Yes, with writes and deletes, the data will be “rebalanced”. However, zfs does not do that for static data (imagine a pool that is written to but files are never deleted).

Some hardware RAID controllers can do this when expanding the array. It usually takes a long time, but after that, the data is distributed to all drives, even if files were not accessed during that time.

LVM can probably do that as well.

The difference is that for data that is not written frequently (or at all), read performance does not change when adding vdevs to a zfs pool, but it can go up when expanding a hardware RAID1 array into RAID10.

SGC · November 21, 2021, 9:48am

but if one wanted read performance wouldn’t one add l2arc or memory, but yeah i know that is missing, but not sure how often its really useful in real world environments.

also can you even do that… since records are not striped across raidz’s but written or read from a single raidz or mirror vdev.
the data simply would never exist on multiple vdevs like that, if one wanted load balance or such it might be easier done on a network level.

i like how my zfs moved around the io and the records written depending on which of my raidz’s are performing the best… had a disk act up a while back and then zfs simply moved the worst of the writes to a raidz1 with less capacity free until i got the problem solved.

but since a record only exists on 1 raidz then i don’t think balancing is possible.
on the flip side zfs can have much more io because it doesn’t stripe across all the disks.

Alexey · November 21, 2021, 10:03am

The zfs not only not do the rebalance, you cannot change the stripes number, this is the only way to increase a performance when you add a disk to the classic array with parity.

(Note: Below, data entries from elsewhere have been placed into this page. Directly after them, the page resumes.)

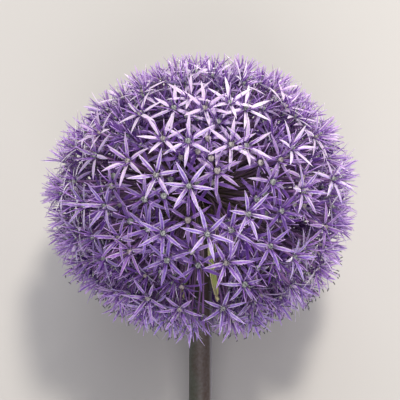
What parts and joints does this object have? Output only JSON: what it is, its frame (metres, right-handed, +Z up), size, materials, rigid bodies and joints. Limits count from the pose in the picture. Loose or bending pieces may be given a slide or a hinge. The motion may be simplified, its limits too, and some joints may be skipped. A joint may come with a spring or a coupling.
{
  "type": "allium flower head",
  "caption": "Cut globe of star-shaped purple florets on thin stalks round the top of a smooth brown-green stem, laid on its side; for displays, gardens and bouquets.",
  "frame": {"origin": "on the surface that the flower lies on, under the middle of its bounding box", "axes": "+Z up; +Y from the stem's cut end towards the head, level with the surface; +X to the right seen from above with the head at the top"},
  "size_m": [0.178, 0.2394, 0.1735],
  "materials": {
    "floret": "soft satin petals, lilac to deep violet, each with a darker line down its middle",
    "stem": "smooth waxy plant skin, olive green turning red-brown, with a grey bloom",
    "bract": "thin papery sheath, pale yellow-green with fine lengthwise ribs and a straw-coloured tip"
  },
  "bodies": {
    "root": {"flower_head": "floret", "stem": "stem", "bract_1": "bract", "bract_2": "bract"}
  },
  "joints": []
}
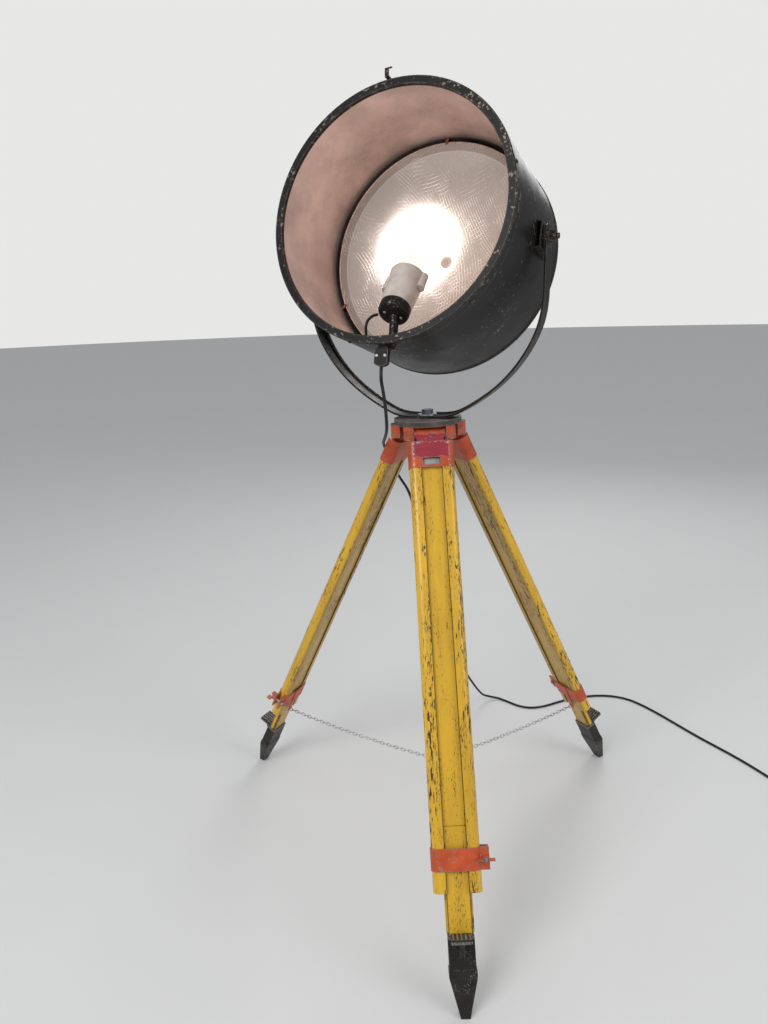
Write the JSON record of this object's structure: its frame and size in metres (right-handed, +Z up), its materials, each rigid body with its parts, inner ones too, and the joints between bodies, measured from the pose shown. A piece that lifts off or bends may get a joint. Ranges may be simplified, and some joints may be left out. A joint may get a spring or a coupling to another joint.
{
  "type": "tripod spotlight floor lamp",
  "caption": "Tripod floor lamp: a tilting drum spotlight with a mirror and lampholder in a panning yoke, on folding legs with sliding boards, clamps, iron points and spreader chains.",
  "frame": {"origin": "on the floor under the middle of the lamp's box, its mains cord left out", "axes": "+Z up; the front leg points along -Y, towards the camera; +X to the right"},
  "size_m": [1.6374, 1.235, 1.8276],
  "materials": {
    "yellow_wood": "chrome-yellow gloss paint on wood, chipped along its edges",
    "orange_paint": "orange enamel on castings and straps, worn to grey metal on its edges",
    "head_paint": "dark paint on the head casting, worn to grey-brown at its rim",
    "black_iron": "black cast iron, rough",
    "zinc_steel": "dull zinc-plated steel",
    "chain_steel": "bright steel chain",
    "black_paint": "black-brown enamel on sheet steel, rubbed and scratched",
    "mirror_metal": "polished spun aluminium with fine swirl scratches",
    "cap_paint": "dark brown pressed metal cap",
    "porcelain": "off-white porcelain, slightly dirty",
    "brass_cap": "brass",
    "lamp_glass": "clear glass lamp, lit",
    "black_rubber": "black rubber"
  },
  "bodies": {
    "stand": {"head_casting": "head_paint", "bearing_caps": "orange_paint", "cap_screws": "zinc_steel", "yoke_washer": "zinc_steel", "yoke_bolt": "zinc_steel", "front_hinge_shaft": "zinc_steel", "left_hinge_shaft": "zinc_steel", "right_hinge_shaft": "zinc_steel", "chain_ring": "chain_steel", "front_spreader_chain": "chain_steel", "left_spreader_chain": "chain_steel", "right_spreader_chain": "chain_steel", "cord_to_floor": "black_rubber", "cord_on_floor": "black_rubber", "cord_coil": "black_rubber", "cord_plug": "black_rubber"},
    "front_leg": {"front_leg_ferrule": "orange_paint", "front_rail_left": "yellow_wood", "front_rail_right": "yellow_wood", "front_clamp_band": "orange_paint", "front_clamp_bolt": "zinc_steel"},
    "front_lower_leg": {"front_sliding_board": "yellow_wood", "front_leg_shoe": "black_iron"},
    "front_wing": {"front_wing_nut": "zinc_steel"},
    "left_leg": {"left_leg_ferrule": "orange_paint", "left_rail_left": "yellow_wood", "left_rail_right": "yellow_wood", "left_clamp_band": "orange_paint", "left_clamp_bolt": "zinc_steel"},
    "left_lower_leg": {"left_sliding_board": "yellow_wood", "left_leg_shoe": "black_iron"},
    "left_wing": {"left_wing_nut": "zinc_steel"},
    "right_leg": {"right_leg_ferrule": "orange_paint", "right_rail_left": "yellow_wood", "right_rail_right": "yellow_wood", "right_clamp_band": "orange_paint", "right_clamp_bolt": "zinc_steel"},
    "right_lower_leg": {"right_sliding_board": "yellow_wood", "right_leg_shoe": "black_iron"},
    "right_wing": {"right_wing_nut": "zinc_steel"},
    "yoke": {"yoke": "black_paint", "cord_from_drum": "black_rubber"},
    "drum": {"drum_shell": "black_paint", "front_ring": "black_paint", "back_cover": "black_paint", "casing_screws": "black_paint", "pivot_brackets": "black_paint", "pivot_studs": "zinc_steel", "pivot_nuts_and_washers": "zinc_steel", "reflector": "mirror_metal", "reflector_clips": "zinc_steel", "lampholder_post": "black_paint", "lampholder_cap": "cap_paint", "lampholder_body": "porcelain", "lampholder_thread": "brass_cap", "lamp_base": "brass_cap", "lamp_bulb": "lamp_glass", "inner_lead": "black_rubber", "cable_clamp": "black_paint"},
    "latch": {"latch_hook": "black_paint"}
  },
  "joints": [
    {"name": "front_leg_fold", "type": "hinge", "parent": "stand", "child": "front_leg", "pos_m": [-0.00446, 0.08145, 1.0758], "axis": [0.9997, 0, 0.026], "range_deg": [0, 25.5], "deforming": ["front_spreader_chain"]},
    {"name": "front_leg_slide", "type": "slide", "parent": "front_leg", "child": "front_lower_leg", "axis": [0.0232, -0.4504, -0.8925], "range_m": [0, 0.6]},
    {"name": "front_wing_turn", "type": "hinge", "parent": "front_leg", "child": "front_wing", "pos_m": [0.0763, -0.34626, 0.27864], "axis": [-0.0117, -0.8928, 0.4503], "range_deg": [0, 540]},
    {"name": "left_leg_fold", "type": "hinge", "parent": "stand", "child": "left_leg", "pos_m": [-0.05561, 0.1701, 1.07374], "axis": [-0.5, -0.866, -0.0059], "range_deg": [0, 27.8], "deforming": ["left_spreader_chain"]},
    {"name": "left_leg_slide", "type": "slide", "parent": "left_leg", "child": "left_lower_leg", "axis": [-0.3915, 0.2321, -0.8904], "range_m": [0, 0.6]},
    {"name": "left_wing_turn", "type": "hinge", "parent": "left_leg", "child": "left_wing", "pos_m": [-0.45734, 0.3382, 0.2767], "axis": [-0.7725, 0.4429, 0.4551], "range_deg": [0, 540]},
    {"name": "right_leg_fold", "type": "hinge", "parent": "stand", "child": "right_leg", "pos_m": [0.04672, 0.1701, 1.0764], "axis": [-0.4996, 0.866, -0.0201], "range_deg": [0, 24.9], "deforming": ["right_spreader_chain"]},
    {"name": "right_leg_slide", "type": "slide", "parent": "right_leg", "child": "right_lower_leg", "axis": [0.3989, 0.2094, -0.8928], "range_m": [0, 0.6]},
    {"name": "right_wing_turn", "type": "hinge", "parent": "right_leg", "child": "right_wing", "pos_m": [0.39507, 0.42179, 0.27626], "axis": [0.7689, 0.4541, 0.4501], "range_deg": [0, 540]},
    {"name": "yoke_pan", "type": "hinge", "parent": "stand", "child": "yoke", "pos_m": [-0.00528, 0.14081, 1.1073], "axis": [-0.026, 0.0082, 0.9996], "range_deg": [-170, 170], "deforming": ["cord_to_floor"]},
    {"name": "drum_tilt", "type": "hinge", "parent": "yoke", "child": "drum", "pos_m": [-0.01504, 0.14389, 1.48256], "axis": [0.8969, -0.4415, 0.027], "range_deg": [-60, 85], "deforming": ["cord_from_drum"]},
    {"name": "latch_swing", "type": "hinge", "parent": "drum", "child": "latch", "pos_m": [-0.06962, 0.10093, 1.80194], "axis": [-0.9022, 0.4191, -0.102], "range_deg": [0, 75]}
  ]
}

Other competitors have this ability, at least LVM allow you to convert your array to use 3 columns instead of 2 when you add a new disk and improve the performance this way.
However, it is coming in cost of degraded performance during conversion.

Since zfs was not designed for home usage where the degraded performance during conversion will not be a show stopper, it doesn’t have this feature and this is normal and expected.

SGC · November 21, 2021, 10:23am

in raid adding more disks to a raid only gives you more bandwidth, the iops remains the same and it’s generally always the iops that becomes the limitation, but yeah you cannot add disks to a raidz because the “stripe size” is dynamic.

if one wants to increase performance by adding less drives the recommendation is to use mirrors, due to the inherent io limitation of raid since all disks in a raid will have to work in sync and thus, its not possible for a raid to go beyond the io performance of a single disk, even if it can have much higher bandwidth, but this still only have limited application.

yes it would be nice if ZFS had this fundamental feature in normal raids, but their ability to do this also locks their stripe sizes meaning there is a limit on the minimum filesize.
often something like 64kb or more, while zfs can go all the way down to the sector size multiplied by the number of disks…

something like ceph will be able to increase io performance, but in practice it has proven difficult atleast according to the lecture i saw from cern about how they setup their ceph.
but with a replication based setup… not that ceph has to be replication, it can be erasure coding… but in a replication system one gets the advantage of more io when adding more disks and one can specify which files one wants to be more performant and which one are less worried about loosing…

replication vs raid are two very different systems… raid is not made for performance its made for being economical and redundant data storage, while replication based setups can in theory have near infinite performance, somebody wanting to do high performance setups rather than economical would never go raid to begin with.

Toyoo · January 29, 2022, 2:54pm

Note that LVM mirrored raid (unless you use the outdated --type=mirror stuff) uses default mdraid settings. mdraid, if set up manually, can be tuned, e.g. by placing its write intent bitmap elsewhere or making it less granular. Otherwise, performance is less than stellar.

I’ve made some tests on 2×NVMe drives, and the defaults reduced write throughput even tenfold in some scenarios, while making the bitmap less granular made it close-ish to raw disk performance.

LVM raid actually has support for integrating dm-integrity. Try lvcreate’s --raidintegritymode switch. Obviously, with performance impact.

As an alternative if you also encrypt data, LUKS2 can do integrity as well. If you encrypt LVM’s physical volumes, you may no longer need filesystem-level or LVM-level integrity checks.

Alexey · January 29, 2022, 3:01pm

my LVM has version

 LVM version:     2.03.07(2) (2019-11-30)

And there is no raidintegritymode

Toyoo · January 29, 2022, 3:31pm

Mine has it, LVM version: 2.03.11(2) (2021-01-08). Debian Bullseye.